- TASK STATEMENT
Copy, character for character, the lines running from the one with "What FreeCAD Python" to the one with "in moulded plastic.", ends included. Leave out every other line.

======== TASK INPUTS ========

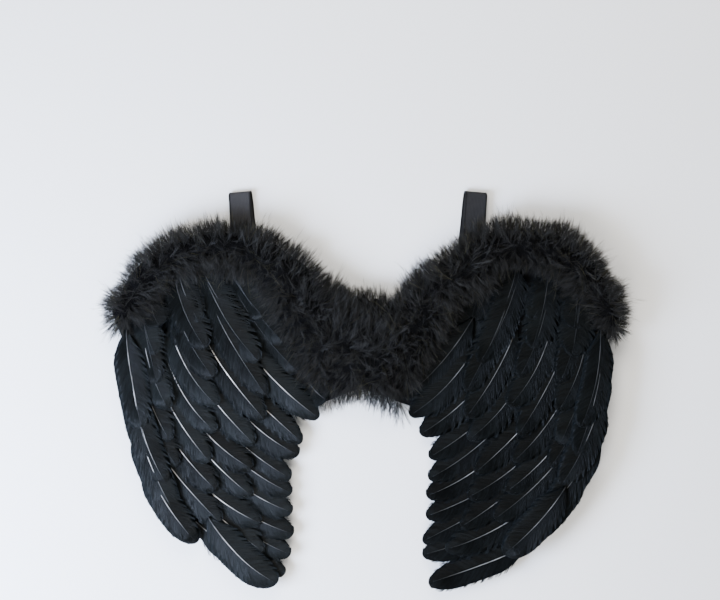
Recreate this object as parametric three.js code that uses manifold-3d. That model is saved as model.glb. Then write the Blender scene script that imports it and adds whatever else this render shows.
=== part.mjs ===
// Feathered costume wings: two panels joined at the centre, rows of overlapping feathers, a fluffy
// down trim along the top and two elastic shoulder loops. They lie on their back on a flat surface.
// Millimetres. +X is to the right of the feathered face, +Y towards the shoulder loops, +Z up.

import * as THREE from "three";
import Module from "manifold-3d";

const wasm = await Module();
wasm.setup();

// Driving sizes of the wings
const wingReach = 282; // centre line to the outer feather edge
const wingDrop = 411; // lower tip to the top of the down trim
const clearance = 0.3; // gap between pieces that touch

// Panels that carry the feathers
const panelThickness = 2;
const panelOuterMargin = 12; // feather edge to panel edge, outer side
const panelInnerMargin = 34; // feather edge to panel edge, inner side
const panelTipMargin = 46; // lower feather tip to panel end
const panelTrimShare = 0.6; // how far across the trim the panel's top edge lies
const centreGap = 3; // between the two panels
const bridgeBottom = 0.56; // lower edge of the panels at the centre line, share of wingDrop

// Plain panel that joins the two wings from behind
const joinWidth = 140;
const joinHeight = 78;
const joinThickness = 2;
const joinCorner = 8;
const joinLevel = 0.67; // its centre, share of wingDrop

// Elastic shoulder loops
const strapWidth = 25;
const strapThickness = 1.2;
const strapSpacing = 270; // between the two loops, centre to centre
const strapShift = -3; // both loops lie a little to the left
const strapRise = 44; // loop top above the down trim
const strapEye = 5.4; // free height inside the flattened loop
const strapUpperRun = 92; // loop top to the upper end, along the panel
const strapLowerRun = 268; // loop top to the lower end, along the surface
const strapEndFlat = 24; // flat end that is fixed to the panel
const strapRamp = 34; // stretch that climbs from the surface to the panel
const strapTwist = 2; // the rear run lies this far towards the centre at the loop
const strapLean = 26; // and this much further at its lower end

// Feathers
const featherLength = 119;
const featherWidth = 42;
const featherThickness = 1;
const featherCamber = 1.2; // shaft above the vane edges
const featherRoll = 2.2; // degrees that each feather leans on its neighbour
const featherSweep = 20; // degrees that a shaft bends between its ends
const tapeWidth = 8; // tape that the upper rows are sewn to
const tipWidth = 0.16; // share of the feather's width left at its very tip

// Down trim
const trimHeight = 32;
const trimOverhang = 1.4; // how far the trim hangs below the panel's front, past its edge
const trimShelf = 8; // height of the hollow over the feathers' ends
const trimPieceGap = 1.2; // between the three lengths of trim
const lockLength = 14;
const lockWidth = 19;
const lockSink = 5; // how deep a lock starts inside the trim

// Levels
const stripLow = strapThickness + strapEye; // underside of the strap's upper run
const panelBack = stripLow + strapThickness + clearance;
const panelFront = panelBack + panelThickness;
const loopTop = wingDrop + strapRise;

// Wing sections from the top down. level: height above the lower tip, share of wingDrop. inner and
// outer: feather edges from the centre line, shares of wingReach. aim: degrees below the horizontal
// that the feathers point, at each edge.
const wingSections = {
  left: [
    { level: 0.8, inner: 0.36, outer: 0.91, innerAim: 50, outerAim: 84 },
    { level: 0.67, inner: 0.225, outer: 0.98, innerAim: 49, outerAim: 84 },
    { level: 0.53, inner: 0.145, outer: 0.97, innerAim: 47, outerAim: 80 },
    { level: 0.39, inner: 0.25, outer: 0.9, innerAim: 42, outerAim: 75 },
    { level: 0.25, inner: 0.285, outer: 0.82, innerAim: 37, outerAim: 65 },
    { level: 0.13, inner: 0.275, outer: 0.69, innerAim: 34, outerAim: 54 },
    { level: 0.03, inner: 0.31, outer: 0.4, innerAim: 34, outerAim: 40 },
  ],
  right: [
    { level: 0.8, inner: 0.4, outer: 0.96, innerAim: 64, outerAim: 92 },
    { level: 0.67, inner: 0.31, outer: 0.995, innerAim: 62, outerAim: 89 },
    { level: 0.53, inner: 0.175, outer: 0.985, innerAim: 52, outerAim: 82 },
    { level: 0.39, inner: 0.275, outer: 0.93, innerAim: 43, outerAim: 73 },
    { level: 0.25, inner: 0.27, outer: 0.83, innerAim: 33, outerAim: 59 },
    { level: 0.13, inner: 0.24, outer: 0.68, innerAim: 24, outerAim: 44 },
    { level: 0.05, inner: 0.27, outer: 0.33, innerAim: 18, outerAim: 30 },
  ],
};

// Feather rows from the lowest layer up. across: 0 at the inner edge, 1 at the outer. from and to:
// levels of the first and last feather tip. long: share of featherLength. wide: of featherWidth.
// tuck: length hidden under the trim, or kept clear of it. turn: degrees added to the aim. tape:
// whether a tape joins the row.
const featherRows = [
  { name: "primaries", across: 0, from: 0.53, to: 0.04, count: 10, long: 1, wide: 1, tuck: 7, turn: 0 },
  { name: "secondaries", across: 0.28, from: 0.7, to: 0.11, count: 9, long: 1, wide: 1, tuck: 7, turn: 0 },
  { name: "lower_coverts", across: 0.54, from: 0.74, to: 0.2, count: 8, long: 0.94, wide: 1, tuck: 3, turn: 0 },
  { name: "upper_coverts", across: 0.78, from: 0.73, to: 0.34, count: 6, long: 0.84, wide: 1, tuck: -14, turn: 0, tape: true },
  { name: "edge_feathers", across: 0.9, from: 0.45, to: 0.13, count: 5, long: 0.98, wide: 0.86, tuck: -24, turn: 7, tape: true },
];

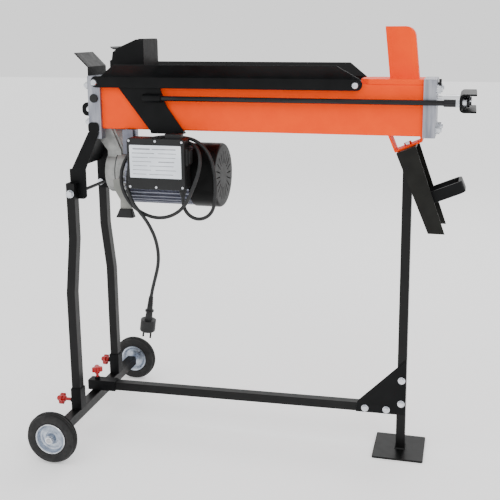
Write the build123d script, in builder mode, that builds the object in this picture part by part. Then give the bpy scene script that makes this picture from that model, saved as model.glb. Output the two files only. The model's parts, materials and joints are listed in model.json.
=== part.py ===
from build123d import *
from math import cos, pi, radians, sin, sqrt, tan
import os

# Horizontal electric log splitter on a wheeled stand.
# X runs along the ram: the pump end is at -X and the wedge end at +X. Y is across, Z is up.
# The origin is on the floor, under the middle of the machine. All lengths are in millimetres.

# --- Driving dimensions: stand ---
wheel_radius = 64.0
wheel_width = 28.0
wheel_offset = 251.0
rim_radius = 38.0
hub_radius = 10.0
axle_x = -452.0
axle_z = wheel_radius
axle_tube_size = 25.0
pin_radius = 6.0
running_gap = 0.06
tube_size = 22.0
tube_wall = 2.0
socket_size = 27.0
socket_wall = 2.0
leg_x = -450.0
leg_top_z = 662.0
leg_upper_bend_z = 520.0
leg_lower_bend_z = 388.0
leg_upper_y = 89.0
leg_lower_y = 115.0
leg_socket_top = 133.0
knob_levels = {-1: 97.0, 1: 111.0}
base_left_x = -474.0
base_left_z = 91.8
base_rise = 0.019
post_x = 366.0
post_top_z = 741.0
leg_pin_z = 722.0
foot_plate_size = 124.0
foot_plate_thick = 5.0

# --- Driving dimensions: splitting frame ---
beam_left = -378.0
beam_right = 400.0
beam_width = 104.0
beam_bottom = 794.0
beam_top = 910.0
beam_wall = 4.0
head_half_width = 60.0
left_head_thick = 32.0
left_head_bottom = 770.0
head_top = 923.0
right_head_thick = 28.0
sheet = 3.0

# --- Driving dimensions: ram ---
ram_z = 872.0
ram_stroke = 440.0
bore_radius = 28.0
cylinder_wall = 5.0
rod_radius = 13.0
tie_rod_radius = 6.0
tie_rod_y = 67.5
pusher_face_x = -266.0
pusher_top = 1012.0
yoke_x = 479.0
yoke_half_width = 82.0

# --- Driving dimensions: wedge ---
wedge_edge_x = 319.0
wedge_length = 68.0
wedge_half_width = 24.0
wedge_top = 1039.0
wedge_lean = 6.2
wedge_plate_left = 257.0
wedge_plate_thick = 12.0

# --- Driving dimensions: drive ---
motor_z = 680.0
motor_left = -318.0
motor_right = -150.0
fan_cover_right = -85.0
motor_radius = 77.0
fan_cover_radius = 79.5
casting_left = -376.0
drum_length = 27.0
casting_radius = 55.0
shaft_radius = 7.0
gear_teeth = 12
gear_pitch_radius = 15.0
gear_width = 26.0
box_left = -287.0
box_right = -143.0
box_front = -120.0
box_back = -80.0
box_bottom = 660.0
box_top = 782.0

# --- Driving dimensions: cord ---
cord_radius = 4.25

beam_mid = (beam_bottom + beam_top) / 2
socket_inner = socket_size - 2 * socket_wall
left_head_x = beam_left - left_head_thick
right_head_x = beam_right + right_head_thick

os.makedirs("parts", exist_ok=True)


def finish(piece, label):
    """Labels a finished piece and writes its STEP file."""
    piece.part.label = label
    export_step(piece.part, f"parts/{label}.step")


def square_section(width, wall):
    """Draws a square tube's section in the open sketch."""
    Rectangle(width, width)
    Rectangle(width - 2 * wall, width - 2 * wall, mode=Mode.SUBTRACT)


# --- Axle, sockets and base ---
axle_half = wheel_offset - wheel_width / 2 - 8.0
with BuildPart() as axle_tube:
    with BuildSketch(Plane.XZ.offset(-axle_half)):
        with Locations((axle_x, axle_z)):
            square_section(axle_tube_size, tube_wall)
    extrude(amount=2 * axle_half)
finish(axle_tube, "axle_tube")

axle_top = axle_z + axle_tube_size / 2
plug_size = axle_tube_size - 2 * tube_wall
pin_end = wheel_offset + wheel_width / 2 + 6.0
with BuildPart() as axle_pins:
    for side in (-1, 1):
        with BuildSketch(Plane((axle_x, side * (axle_half - 22.0), axle_z), z_dir=(0, side, 0))):
            Rectangle(plug_size, plug_size)
        extrude(amount=22.0)
        with BuildSketch(Plane((axle_x, side * axle_half, axle_z), z_dir=(0, side, 0))):
            Circle(pin_radius)
        extrude(amount=pin_end - axle_half)
finish(axle_pins, "axle_pins")

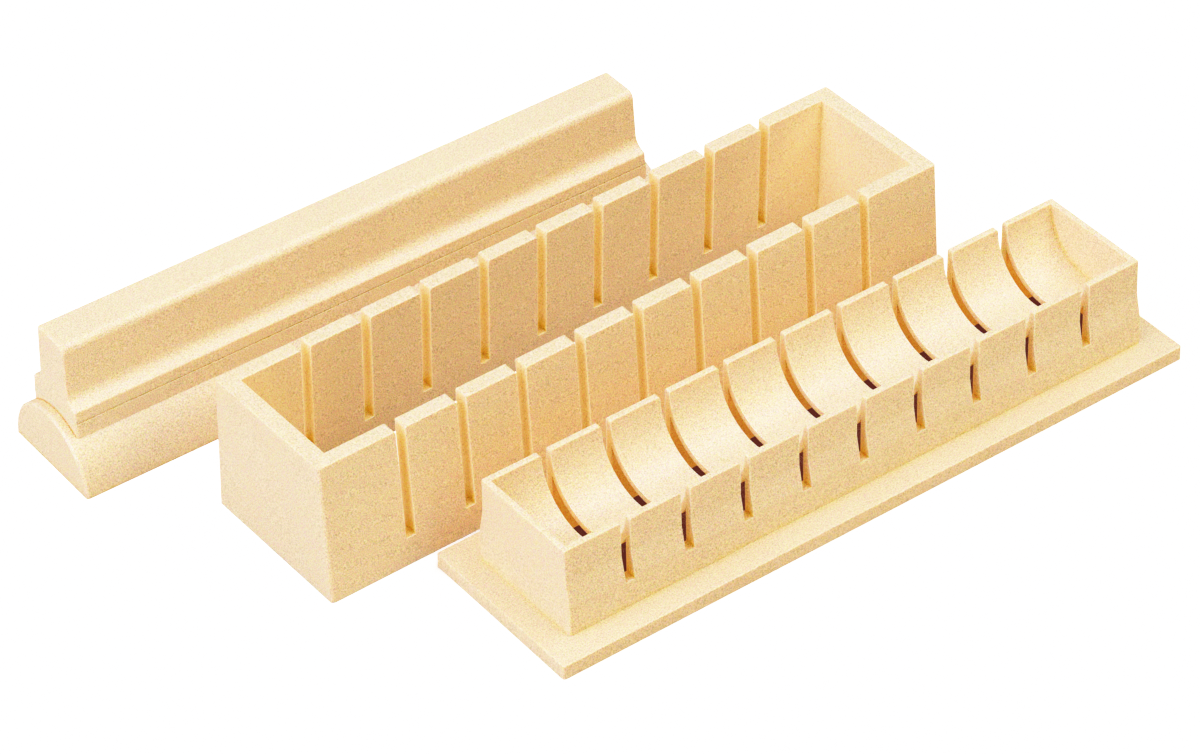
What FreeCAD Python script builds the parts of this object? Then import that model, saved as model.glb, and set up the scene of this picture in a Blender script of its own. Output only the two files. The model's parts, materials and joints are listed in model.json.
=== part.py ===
"""Mould set for pressing and slicing thick sushi rolls, in moulded plastic.

Three loose items stand side by side, their long axes almost parallel to X:
  - the tray, a block with a half-round trough on a wide foot flange,
  - the frame, a slotted box without floor or roof that drops over the tray's block,
  - the press, a half-round lid with a bar handle seated on it, that closes the frame from above.
Sizes are in millimetres, Z is up, and the origin is under the middle of the laid-out set.
"""
import FreeCAD, Part
import math
import os

Vector = FreeCAD.Vector

# The roll and its slices
trough_radius = 16.6
slice_pitch = 20.0
slice_count = 10
knife_slot_width = 3.2
slot_mouth_radius = 0.8

# Tray
rim_wall = 2.1
trough_shell_wall = 2.0
tray_end_wall = 2.0
under_trough_height = 11.8
block_side_draft = 1.0
flare_start_depth = 11.2
flare_end_depth = 18.6
block_flare = 1.52
block_end_draft = 0.5
block_corner_radius = 0.6
rim_edge_radius = 0.4
knife_depth_below_trough = 3.2
hollow_corner_radius = 0.5
flange_height = 4.7
flange_ledge = 8.5
flange_plate_wall = 2.4
flange_skirt_wall = 2.2
flange_corner_radius = 0.9
flange_edge_radius = 0.35

# Frame
frame_above_roll = 0.4
frame_side_wall_top = 4.9
frame_side_wall_foot = 5.5
frame_end_wall = 5.45
frame_end_draft = 0.4
frame_corner_radius = 1.0
frame_edge_radius = 0.4
frame_end_clearance = 0.5
frame_foot_clearance = 1.0
frame_slot_step = 0.5

# Press
press_side_clearance = 0.7
lid_past_block = 0.7
lid_wall = 2.3
lid_end_wall = 2.0
lid_end_chamfer = 0.6
handle_inset = 3.0
handle_draft = 1.8
seat_rise = 1.3
seat_ledge = 0.3
seat_wall = 2.0
handle_corner_radius = 0.8
lip_half_width = 11.1
lip_height = 3.9
lip_edge_radius = 0.7
ledge_slope = 22.0
flare_radius = 3.9
grip_half_width = 6.6
handle_height = 23.6
grip_front_edge_radius = 2.6
grip_back_edge_radius = 0.7
handle_wall = 2.0
handle_inner_edge_radius = 0.3
spine_height = 12.0
spine_wall = 1.8
spine_corner_radius = 0.4
spine_clearance = 0.2

# How the loose items stand on the table
tray_to_frame_gap = 4.5
frame_to_press_gap = 19.1
frame_set_back = 33.2
press_set_back = 67.95
frame_turn = 0.7
press_turn = -0.45

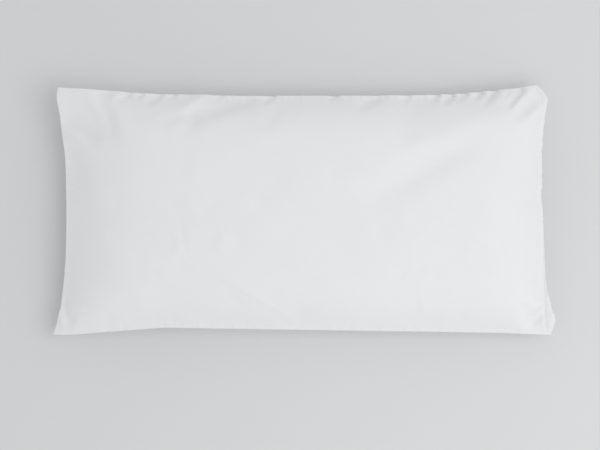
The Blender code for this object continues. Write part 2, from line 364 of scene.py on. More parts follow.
FINE_FOLDS = (
    # The deep pucker, the ridges and the crease of the upper right corner.
    Fold(346, 191, 312, 150, 5.7, -8.2, 0.3, 0.05, 0.42),
    Fold(361, 192, 321, 150, 6.6, 3.2, 0.2, 0.05, 0.50),
    Fold(373, 164, 335, 129, 6.6, 1.0, 0.2, 0.10, 0.60),
    Fold(375, 154, 350, 123, 6.3, -1.2, 0.3, 0.10, 0.60),
    # Puckers of the upper seam, from the right to the left, with ridges between.
    Fold(323, 188, 310, 172, 4.7, -3.4, 0.3, 0.05, 0.60),
    Fold(304, 188, 277, 158, 5.2, -8.0, 0.3, 0.05, 0.42),
    Fold(320, 189, 290, 154, 6.0, 3.7, 0.2, 0.05, 0.60),
    Fold(282, 184, 261, 167, 5.1, -7.4, 0.3, 0.05, 0.50),
    Fold(293, 186, 267, 161, 5.7, 2.7, 0.2, 0.05, 0.60),
    Fold(256, 183, 237, 167, 5.4, -8.0, 0.3, 0.05, 0.50),
    Fold(236, 181, 214, 161, 5.7, -8.6, 0.3, 0.05, 0.45),
    Fold(212, 181, 195, 166, 5.4, -7.2, 0.3, 0.05, 0.50),
    Fold(165, 180, 149, 161, 5.7, -4.8, 0.3, 0.05, 0.60),
    Fold(51, 180, 37, 169, 5.4, -8.4, 0.3, 0.05, 0.50),
    Fold(-47, 180, -68, 164, 6.3, -7.2, 0.3, 0.05, 0.45),
    Fold(-128, 181, -145, 170, 5.1, -3.2, 0.3, 0.05, 0.60),
    Fold(-203, 181, -219, 169, 5.4, -3.8, 0.3, 0.05, 0.60),
    Fold(-224, 183, -252, 158, 6.6, -5.2, 0.3, 0.05, 0.50),
    Fold(-254, 184, -267, 170, 5.1, -3.6, 0.3, 0.05, 0.60),
    Fold(-271, 184, -298, 166, 6.3, -4.2, 0.3, 0.05, 0.60),
    Fold(-281, 184, -309, 167, 6.0, 3.4, 0.2, 0.05, 0.60),
    # Faint creases and waves of the face.
    Fold(-120, -113, -1, -185, 4.1, 1.3, -0.3, 0.30, 0.30),
    Fold(-191, -19, -180, -79, 5.1, -1.1, 0.0, 0.40, 0.40),
    Fold(-181, -73, -147, -92, 4.7, -0.8, 0.0, 0.40, 0.50),
    Fold(364, 9, 351, -30, 6.3, -1.6, 0.3, 0.30, 0.50),
    Fold(169, -84, 144, -127, 6.3, 0.7, 0.0, 0.40, 0.50),
    Fold(264, -51, 241, -79, 5.7, 0.7, 0.0, 0.40, 0.50),
    Fold(35, -64, -4, -94, 7.9, -0.8, 0.0, 0.40, 0.50),
    Fold(195, -43, 169, -70, 6.3, -0.7, 0.0, 0.40, 0.50),
    Fold(-8, -24, -36, -53, 7.9, -0.6, 0.0, 0.40, 0.50),
    # Short folds at the lower seam, the closed end and the two lower corners.
    Fold(-208, -187, -221, -163, 5.7, 1.4, 0.0, 0.05, 0.60),
    Fold(-385, -157, -372, -192, 5.7, 4.6, 0.0, 0.20, 0.35),
    Fold(-349, -18, -328, -43, 5.1, -0.9, 0.0, 0.40, 0.50),
    Fold(-331, 26, -311, 6, 5.7, -0.7, 0.0, 0.40, 0.50),
    Fold(263, -187, 229, -157, 5.7, -1.0, 0.0, 0.05, 0.50),
    Fold(373, -128, 346, -152, 5.7, -1.6, 0.2, 0.05, 0.60),
    Fold(379, -134, 331, -181, 7.9, 4.6, 0.3, 0.10, 0.40),
)


def lerp(start, end, share):
    return start + (end - start) * share


def bell(distance, reach):
    """1 at no distance, falling off smoothly on both sides."""
    return np.exp(-((distance / reach) ** 2.0))


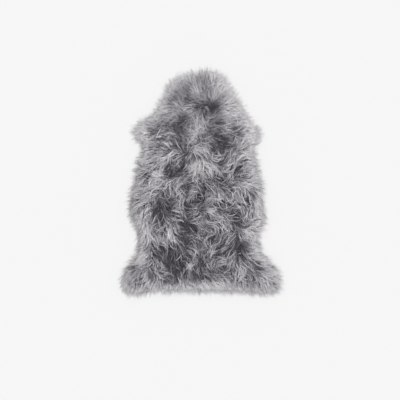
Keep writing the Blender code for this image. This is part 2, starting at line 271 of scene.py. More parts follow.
# Soft patches of paler wool, and of darker wool where the shade is below 0: the middle and the reach of each,
# in millimetres, and how much it adds to the wool's shade.
SHADES = table(
    "Shade",
    "x y reach shade",
    crown_top=(-2, 438, 36, -0.4),
    crown=(44, 406, 20, 0.3),
    brow_left=(-50, 372, 34, -0.38),
    brow_edge=(-88, 362, 26, 0.36),
    brow=(24, 358, 28, -0.42),
    poll_left=(-40, 330, 26, -0.38),
    poll_edge=(-65, 340, 20, 0.48),
    poll=(19, 314, 28, 0.48),
    cheek_left=(-120, 308, 28, -0.52),
    parting=(-2, 262, 46, -0.36),
    throat=(-60, 242, 29, -0.7),
    withers_left=(-104, 252, 26, 0.8),
    shoulder_left=(-190, 214, 26, -0.36),
    foreleg_left_top=(-268, 214, 26, 0.74),
    foreleg_left=(-240, 166, 36, 0.72),
    scapula_left=(-155, 148, 34, -0.46),
    hook=(84, 238, 30, -0.4),
    foreleg_right=(218, 192, 50, 0.6),
    shoulder_right=(97, 210, 24, 0.76),
    shoulder_right_low=(128, 204, 20, -0.42),
    nape=(10, 217, 20, 0.55),
    spine=(8, 170, 22, -0.66),
    withers=(-16, 134, 34, 0.22),
    sweep=(114, 94, 28, 0.26),
    ribs_right_top=(172, 84, 32, 0.3),
    ribs_left_top=(-178, 98, 22, -0.5),
    ribs_left=(-152, 70, 28, 0.3),
    saddle=(1, 32, 20, 0.68),
    saddle_right=(76, 64, 24, -0.44),
    side_left_rim=(-254, 28, 34, -0.36),
    side_left_in=(-223, 4, 24, 0.56),
    side_right=(196, 16, 28, 0.56),
    midriff_left=(-162, 0, 24, 0.8),
    hollow_left=(-84, 2, 20, 0.56),
    loin_top=(16, -8, 20, -0.52),
    loin_right=(76, -2, 18, -0.36),
    midriff_right=(126, -26, 28, -0.46),
    side_left_out=(-222, -42, 32, -0.46),
    belly_left_top=(-146, -44, 28, -0.68),
    loin_left=(-80, -70, 32, 0.3),
    navel=(36, -84, 22, 0.62),
    navel_left=(10, -118, 30, -0.6),
    belly_right=(156, -66, 28, 0.48),
    belly_right_top=(118, -93, 22, -0.68),
    belly_right_low=(78, -120, 24, -0.36),
    belly_left_low=(-212, -141, 24, 0.52),
    hip_left_top=(-156, -162, 28, -0.68),
    hip_left_rim=(-268, -166, 28, 0.56),
    croup_right=(76, -181, 20, 0.84),
    croup_low=(4, -206, 22, -0.38),
    flank_right=(124, -182, 24, -0.34),
    hip_right=(214, -170, 44, 0.38),
    crease_left=(-84, -206, 26, -0.24),
    hip_left=(-167, -237, 26, 0.5),
    rump_left=(-114, -250, 26, -0.44),
    waist_right=(206, -240, 36, 0.3),
    rump_right=(76, -270, 40, -0.42),
    thigh_right=(148, -314, 28, -0.48),
    foot_right_rim=(246, -340, 28, -0.46),
    dock=(0, -338, 42, -0.38),
    dock_left=(-84, -316, 32, -0.94),
    foot_left_rim=(-284, -334, 36, -0.52),
    foot_left=(-246, -368, 28, 0.4),
    shank_right=(212, -308, 26, 0.36),
    foot_right_in=(206, -366, 42, -0.4),
    tail_left=(-120, -390, 42, -0.32),
    tail=(-24, -396, 22, 0.26),
    tail_edge=(-34, -426, 26, -0.16),
    tail_right=(62, -401, 32, 0.44),
    shank_left=(-176, -424, 26, 0.3),
)

# The maps of the pile's height and lie.
CELL = 5 * MM
MARGIN = 60 * MM  # round the fleece
SETTLE = 9 * MM  # the blur that takes the single tufts out of the height map
LIE_BLUR = 9 * MM  # the blur that evens out the lie
RIM_STEP = 8 * MM  # the width of the rings in which the fleece's mean height is taken
COMB_SOFTNESS = 8 * MM  # how near a patch of the comb table rules alone
RIM_PULL = 0.8  # of the rim, straight outwards, against the comb's
RIM_LIE = 26 * MM  # the width along the rim that this pull reaches
SAME_HEIGHT = 0.1 * MM  # heights that differ by less are the same
SAME_POINT = 0.01 * MM  # points nearer than this are one
SLIVER = 0.001  # of a cell, which keeps a point at a map's far end inside its last cell

# The layers of wool. Lengths are in millimetres: the way between two locks' roots, a wisp's reach over the
# pelt and its width, and how far inside the hide's edge the roots lie. The heights of foot and crown are
# shares of the pile's. A wisp is a closed tube of three sides through its stations, which are shares of its
# length.
Layer = namedtuple("Layer", "seed spacing wisps reach width foot crown unruly tone least most stations")
DOWN = Layer(
    seed=5, spacing=7.6, wisps=2, reach=24, width=1.6, foot=0.5, crown=0.86, unruly=5.0, tone=0.0,
    least=1, most=math.inf, stations=(0.0, 0.5, 1.0),
)
LONG_WOOL = Layer(
    seed=11, spacing=7.3, wisps=4, reach=58, width=1.25, foot=0.45, crown=1.0, unruly=1.0, tone=0.0,
    least=1, most=math.inf, stations=(0.0, 0.3, 0.58, 0.82, 1.0),
)
RIM_WOOL = Layer(
    seed=23, spacing=4.0, wisps=3, reach=50, width=1.2, foot=0.2, crown=1.0, unruly=1.0, tone=0.04,
    least=0.5, most=11, stations=(0.0, 0.4, 0.75, 1.0),
)
LONG_WOOL_PARTS = ("wool_rump", "wool_loin", "wool_back", "wool_shoulder", "wool_neck")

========

- FULL SOLUTION
What FreeCAD Python script builds the parts of this object? Then import that model, saved as model.glb, and set up the scene of this picture in a Blender script of its own. Output only the two files. The model's parts, materials and joints are listed in model.json.
=== part.py ===
"""Mould set for pressing and slicing thick sushi rolls, in moulded plastic.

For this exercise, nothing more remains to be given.